A mãe, radiante por vê-la mudar radicalmente de atitude vestiu-a com as finas camisas de gaze com lantejoulas douradas, os lenços furta-cores, as ganduras de seda clara, os colares de vidro, o gorzal cinzelado, e por fim “o colar de pasta odorífera e endurecida que lhe envolvia o corpo num aroma quente”. Mas Taaliht à mínima oportunidade suicida-se. Afinal nada estava escrito, afinal não há Corão ou Bíblia que salve as mulheres, só elas se podem salvar a si próprias, pensar por si próprias, valerem-se a si próprias, comungarem a sua própria cura ou veneno. Afinal são estas as mulheres de Eberhardt.
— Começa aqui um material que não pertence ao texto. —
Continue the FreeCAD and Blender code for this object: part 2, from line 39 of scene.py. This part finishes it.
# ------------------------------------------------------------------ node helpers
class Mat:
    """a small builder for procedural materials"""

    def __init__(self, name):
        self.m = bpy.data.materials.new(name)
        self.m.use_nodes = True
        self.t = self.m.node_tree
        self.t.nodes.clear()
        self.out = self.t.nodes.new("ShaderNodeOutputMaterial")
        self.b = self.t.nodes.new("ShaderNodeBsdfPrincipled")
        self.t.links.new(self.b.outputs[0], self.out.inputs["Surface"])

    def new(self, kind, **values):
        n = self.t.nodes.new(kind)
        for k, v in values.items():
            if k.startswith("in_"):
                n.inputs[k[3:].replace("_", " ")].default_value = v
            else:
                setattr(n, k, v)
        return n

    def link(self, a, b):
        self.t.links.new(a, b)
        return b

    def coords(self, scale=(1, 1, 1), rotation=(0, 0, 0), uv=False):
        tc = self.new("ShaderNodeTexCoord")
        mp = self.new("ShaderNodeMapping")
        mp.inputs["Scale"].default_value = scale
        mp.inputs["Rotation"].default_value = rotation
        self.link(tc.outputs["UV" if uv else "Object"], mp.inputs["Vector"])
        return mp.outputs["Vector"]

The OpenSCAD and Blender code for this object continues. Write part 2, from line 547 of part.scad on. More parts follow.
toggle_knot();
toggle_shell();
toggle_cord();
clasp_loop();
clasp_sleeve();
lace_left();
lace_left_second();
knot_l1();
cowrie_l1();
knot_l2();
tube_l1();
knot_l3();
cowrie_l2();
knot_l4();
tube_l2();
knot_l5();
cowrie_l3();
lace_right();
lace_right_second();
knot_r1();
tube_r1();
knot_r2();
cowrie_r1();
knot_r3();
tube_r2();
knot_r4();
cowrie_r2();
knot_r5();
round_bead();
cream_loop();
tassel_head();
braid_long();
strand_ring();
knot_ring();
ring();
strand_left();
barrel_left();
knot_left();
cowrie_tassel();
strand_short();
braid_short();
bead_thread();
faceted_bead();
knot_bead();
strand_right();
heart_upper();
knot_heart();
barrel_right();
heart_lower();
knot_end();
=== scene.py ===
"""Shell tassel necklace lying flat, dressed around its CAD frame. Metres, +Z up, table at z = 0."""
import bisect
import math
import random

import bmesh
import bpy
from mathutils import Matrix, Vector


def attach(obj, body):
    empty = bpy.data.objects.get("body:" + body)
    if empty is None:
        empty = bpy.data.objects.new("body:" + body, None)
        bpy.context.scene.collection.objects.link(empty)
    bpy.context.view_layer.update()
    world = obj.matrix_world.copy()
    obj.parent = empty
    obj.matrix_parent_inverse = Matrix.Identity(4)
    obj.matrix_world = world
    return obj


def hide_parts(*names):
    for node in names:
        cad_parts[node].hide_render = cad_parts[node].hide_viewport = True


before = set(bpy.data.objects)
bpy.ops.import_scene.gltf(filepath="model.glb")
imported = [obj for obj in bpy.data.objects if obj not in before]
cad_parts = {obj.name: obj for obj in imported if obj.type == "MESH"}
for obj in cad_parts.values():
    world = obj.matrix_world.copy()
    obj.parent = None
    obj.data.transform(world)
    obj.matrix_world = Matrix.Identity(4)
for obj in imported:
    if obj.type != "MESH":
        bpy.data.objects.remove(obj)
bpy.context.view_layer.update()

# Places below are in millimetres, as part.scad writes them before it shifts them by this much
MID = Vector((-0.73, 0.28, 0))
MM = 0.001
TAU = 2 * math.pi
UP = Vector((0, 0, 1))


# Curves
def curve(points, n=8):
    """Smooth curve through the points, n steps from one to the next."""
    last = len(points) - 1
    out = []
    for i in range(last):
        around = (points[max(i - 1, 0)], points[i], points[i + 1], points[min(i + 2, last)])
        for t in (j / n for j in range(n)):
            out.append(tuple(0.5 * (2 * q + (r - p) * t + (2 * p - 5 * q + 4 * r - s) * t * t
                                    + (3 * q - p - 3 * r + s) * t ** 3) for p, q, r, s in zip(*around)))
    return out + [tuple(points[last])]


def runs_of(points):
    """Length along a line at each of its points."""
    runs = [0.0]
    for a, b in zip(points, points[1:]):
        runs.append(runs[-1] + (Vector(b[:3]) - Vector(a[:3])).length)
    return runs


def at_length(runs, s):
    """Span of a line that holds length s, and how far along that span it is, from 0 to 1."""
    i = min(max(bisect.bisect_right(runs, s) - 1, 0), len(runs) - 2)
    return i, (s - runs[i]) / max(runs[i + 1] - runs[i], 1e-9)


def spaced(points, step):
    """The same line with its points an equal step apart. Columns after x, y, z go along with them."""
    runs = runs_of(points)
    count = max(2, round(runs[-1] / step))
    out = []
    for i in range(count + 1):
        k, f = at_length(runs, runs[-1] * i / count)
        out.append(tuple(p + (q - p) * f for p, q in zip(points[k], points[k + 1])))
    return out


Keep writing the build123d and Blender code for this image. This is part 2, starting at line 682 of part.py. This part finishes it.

As que desobedecendo ao que lhes estava predestinado, nunca chegarão a conhecer o meio termo das emoções, a molhar os lábios no copo meio cheio, ou meio vazio do amor.
 
Nos seus livros, atravessamos ora ensolarados ora a medo um Oriente bravio e trágico, um Oriente tribal, inflamado, mas ainda assim, apetecível e tentador. E embalados pelo seu tom fatalista, espesso, por vezes tão ou mais árido do que o seu Sahara, deixamo-nos seguir com Eberhardt pelos magníficos jardins árabes de Guerfala; acompanhamos a vida dos pastores ou dos pobres mujiques; contemplamos os seus costumes, as velhas casas de tub (argila seca) ou as kubba (santuário) com as típicas cornijas e as cúpulas ovóides e sem pudores podemos “desfrutar à vontade a solidão entre os homens.” A solidão, o abandono; a impassibilidade; os lamentos; mas também a obstinação; o estoicismo ou mesmo crepúsculo avermelhado e ardente derramado em qualquer canto de Argel, à sombra de uma qualquer tamareira de Tamerna Djedida, ou das dunas da sua tão amada cidade El Oued. É esta a embriaguez amarga da sua prosa, o seu murmúrio crepitante, a sua tépida e graciosa tristeza. É esta a sua solidão devota. “É o que acontece às almas de essência melancólica, que no vazio das coisas efémeras da vida encontram mais um encanto, entre todos o mais profundo e embriagador. E é o contrário do que acontece com a alma do homem comum e as almas que, embora superiores, são dotadas de ternura. Para estas, só a ilusória duração de uma felicidade consegue torná-las profundas.”